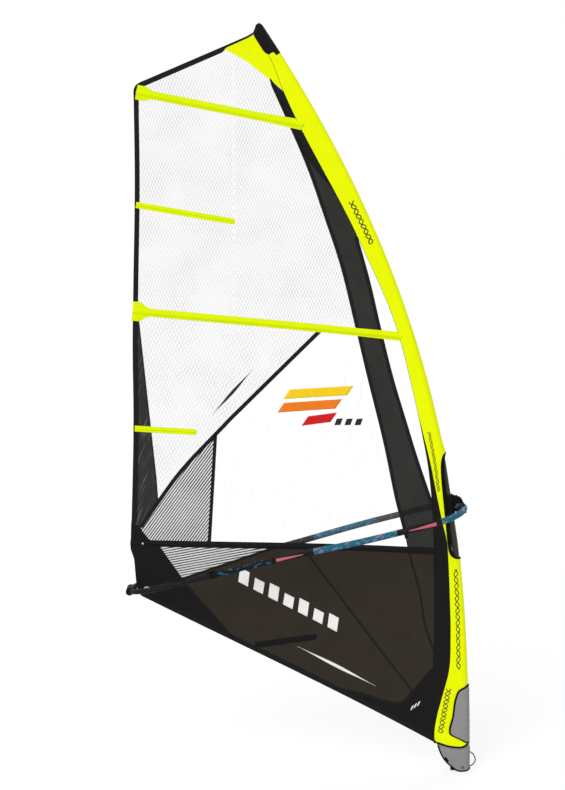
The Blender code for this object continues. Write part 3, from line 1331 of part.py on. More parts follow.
def build_outhaul_line(boom, axle_x):
    """Outhaul: through the clew eyelet, round both sheaves and forward to the rear clips."""
    lay = OUTHAUL_GROOVE_RADIUS + LINE_RADIUS + CLEAR
    bpy.context.view_layer.update()
    eyelet = boom.matrix_world.inverted() @ Vector((EYELET[0], belly(*EYELET), EYELET[1]))
    half = []
    steps = 8
    for index in range(steps + 1):
        angle = -math.pi / 2 - math.pi * index / steps
        half.append((
            axle_x + lay * math.cos(angle),
            OUTHAUL_SHEAVE_OFFSET + lay * math.sin(angle),
            0.0,
        ))
    clip_x = BOOM_FRONT - BOOM_BODY_END - CLEAR
    run_end = (clip_x, BOOM_TAIL_HALF_WIDTH - BOOM_RADIUS - LINE_RADIUS - CLEAR, 0.0)
    lead = (eyelet.x, EYELET_BORE + LINE_RADIUS + 0.0015, eyelet.z)
    through = (eyelet.x, EYELET_BORE / 2, eyelet.z)
    far = [through, lead] + half + [run_end]
    near = [(x, -y, z) for x, y, z in far[::-1]]
    rod("outhaul_line", near + far, LINE_RADIUS, "rope", boom, resolution=2)


def main():
    """Build the whole rig."""
    build_mast()
    build_tack_fittings()
    build_sleeve()
    build_pad()
    build_flap()
    build_upper_panels()
    build_lower_panels()
    build_tapes()
    build_battens()
    centre = mast_at(BOOM_STATION)
    aft = mast_aft(BOOM_STATION)
    place = (centre.x, 0.0, centre.y)
    clamp = add_frame("clamp_frame", place, math.asin(-aft.y))
    boom = add_frame("boom_frame", place, BOOM_TILT)
    build_clamp(clamp, boom)
    build_boom(boom)
    build_tail(boom)


main()
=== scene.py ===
"""Looks of a rigged windsurf sail: its cloth and films, the mast, the boom and the tack fittings.

Lengths are metres in the frame's own axes. The sail stands in the XZ plane with the luff at +X,
the near side is at -Y, and Z is up.
"""
import logging
import math
from dataclasses import dataclass, field
from enum import Enum
from typing import Callable, Optional, Sequence

import bpy
import numpy as np
from mathutils import Matrix, Vector

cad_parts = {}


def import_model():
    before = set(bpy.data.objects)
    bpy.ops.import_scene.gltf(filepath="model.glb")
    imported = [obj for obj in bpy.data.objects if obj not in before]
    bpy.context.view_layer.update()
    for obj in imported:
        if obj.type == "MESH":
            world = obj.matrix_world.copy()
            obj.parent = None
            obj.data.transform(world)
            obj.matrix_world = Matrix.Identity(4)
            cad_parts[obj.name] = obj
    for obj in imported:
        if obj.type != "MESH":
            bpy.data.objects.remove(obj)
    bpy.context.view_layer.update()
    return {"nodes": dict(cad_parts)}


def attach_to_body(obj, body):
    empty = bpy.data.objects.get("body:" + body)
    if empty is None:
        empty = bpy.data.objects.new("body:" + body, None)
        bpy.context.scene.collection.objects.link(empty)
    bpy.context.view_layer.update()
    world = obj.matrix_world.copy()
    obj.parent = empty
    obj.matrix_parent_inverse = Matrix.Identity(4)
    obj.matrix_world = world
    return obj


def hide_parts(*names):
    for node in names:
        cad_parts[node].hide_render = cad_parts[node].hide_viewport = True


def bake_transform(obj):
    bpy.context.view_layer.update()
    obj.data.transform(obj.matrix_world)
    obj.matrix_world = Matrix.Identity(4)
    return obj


LOG = logging.getLogger("windsurf_rig")
Point = tuple[float, float]
Line = tuple[Point, Point]
Array = np.ndarray
Width = Callable[[Array], Array]
Item = bpy.types.Object
Sheet = tuple[Item, Array]
Material = bpy.types.Material
Socket = bpy.types.NodeSocket

RIG_BODY = "sail_and_mast"
LEAST_FILL = 0.32  # share of its flat box that a sheet's cut has to fill
SIDES = (("near", -1.0), ("far", 1.0))
MIRROR = np.array([1.0, -1.0, 1.0])
ACROSS = (0.0, 1.0, 0.0)


class Space(Enum):
    """Where a finish reads its pattern from."""

    OBJECT = "Object"
    UV = "UV"

    def threads(self) -> tuple[tuple, tuple]:
        """Directions of a weave's two sets of threads: slanting and upright, or the texture's own axes."""
        if self is Space.UV:
            return (1.0, 0.0, 0.0), (0.0, 1.0, 0.0)
        return (0.8, 0.6, 0.0), (0.0, 0.0, 1.0)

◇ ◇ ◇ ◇

Problem details - Give again, word for word, every line of the listing above from the one with "build_tapes()" to the one with "before = set(bpy.data.objects)", both inclusive, and nothing beyond them.

Full answer -
    build_tapes()
    build_battens()
    centre = mast_at(BOOM_STATION)
    aft = mast_aft(BOOM_STATION)
    place = (centre.x, 0.0, centre.y)
    clamp = add_frame("clamp_frame", place, math.asin(-aft.y))
    boom = add_frame("boom_frame", place, BOOM_TILT)
    build_clamp(clamp, boom)
    build_boom(boom)
    build_tail(boom)


main()
=== scene.py ===
"""Looks of a rigged windsurf sail: its cloth and films, the mast, the boom and the tack fittings.

Lengths are metres in the frame's own axes. The sail stands in the XZ plane with the luff at +X,
the near side is at -Y, and Z is up.
"""
import logging
import math
from dataclasses import dataclass, field
from enum import Enum
from typing import Callable, Optional, Sequence

import bpy
import numpy as np
from mathutils import Matrix, Vector

cad_parts = {}


def import_model():
    before = set(bpy.data.objects)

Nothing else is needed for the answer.